Educational Resources

Educational resources that have been produced through our project include: 

Research Outputs

In addition to the material already listed, other outputs include: 

Publications

  • “Navigating Fluid Borders: Shaking up & Unlearning the Coloniality of Peace Research within Congolese-Burundian Borderlands”, Special Issue “Depopulating places: in search of challenging but possible futures,” Parvati Raghuram (Ed.)  Authors: Astrid Jamar, Christelle Balegamire, Pat Stys, and Jean-Paul Nizigiyimana.
  • “Drawing on/about Proverbial Art to Rethink the Coloniality of Gender across Burundian-Congolese Borderlands,” with J.-L. Nsengiyumva, and J.-P. Nizigiyimana, Chapter for edited book Arts and Heritage in Education for Peace: Insights from Africa, “Melis Cin, Craig Walker, and Faith Mkwananzi (Eds), Open Access book, 2025.

Reports

  • Activity Report 1: KIOKA on arts-based workshops and border crossing
  • Activity Report 2: August Dissemination Workshop
  • Feedback sessions with participants: insights from these can be found in the blog content

Exhibitions

  • Activities with the University of Ngozi (Northern Burundi) for International Peace Day.
  • Dream Pocket movie competition   

Impact

Even with the challenges we faced, we created a strong and energising space for discussing how peace is shaped by colonial history.
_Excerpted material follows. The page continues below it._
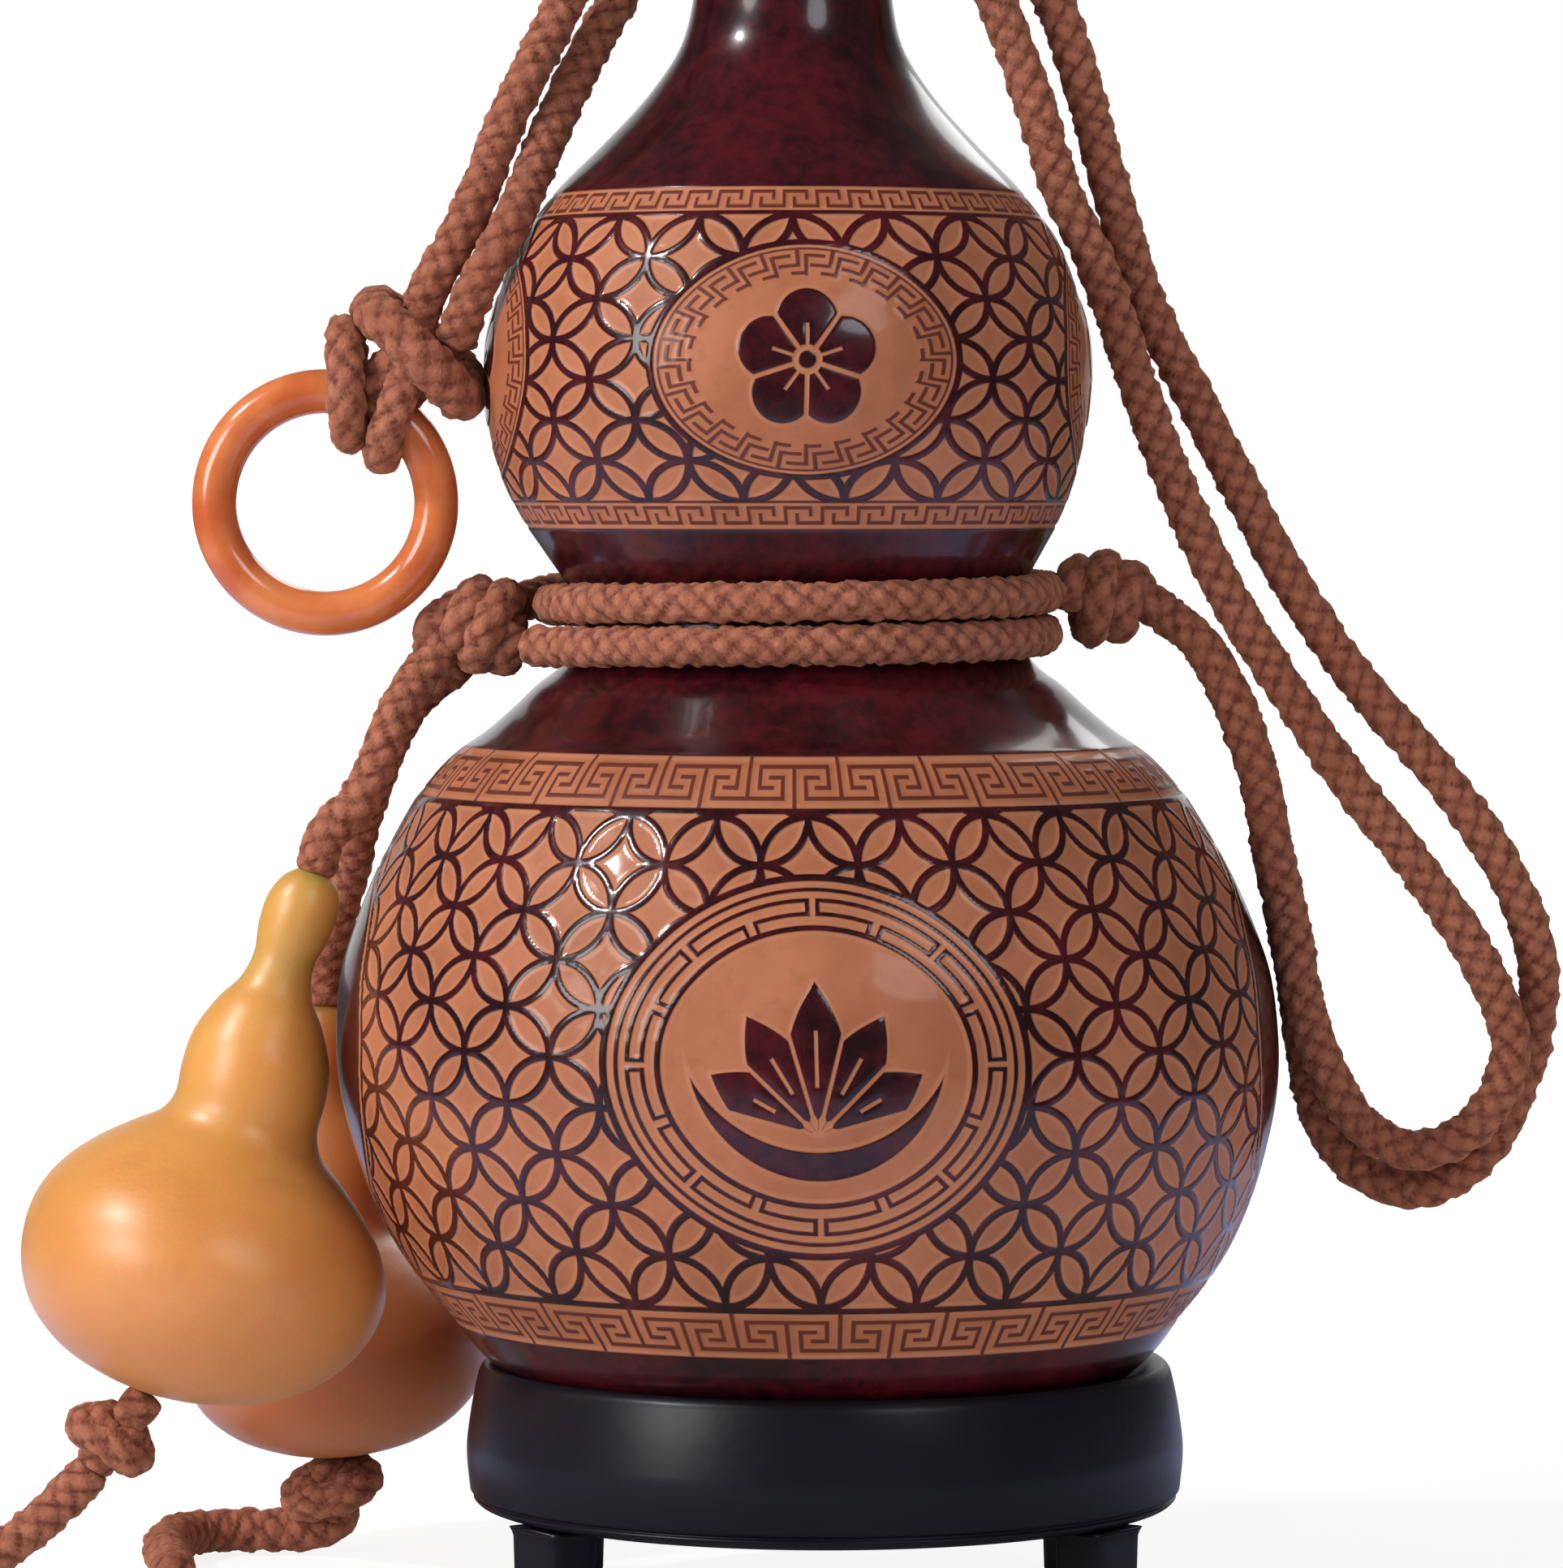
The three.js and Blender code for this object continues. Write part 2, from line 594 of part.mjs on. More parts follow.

We did this with participants and through our academic, artistic, and activist networks in Belgium, Burundi, and South Kivu in the DRC. It’s a project that got us to rethink how we work and approach peace activism and peace education. We are all encouraging our colleagues to appreciate the eurocentrism, power asymmetries, and extractivism of peacebuilding. We also set an example of how to work at a slower pace to mitigate the too often dismissed effects of the coloniality of peace and co-produce locally relevant arts and pedagogic material.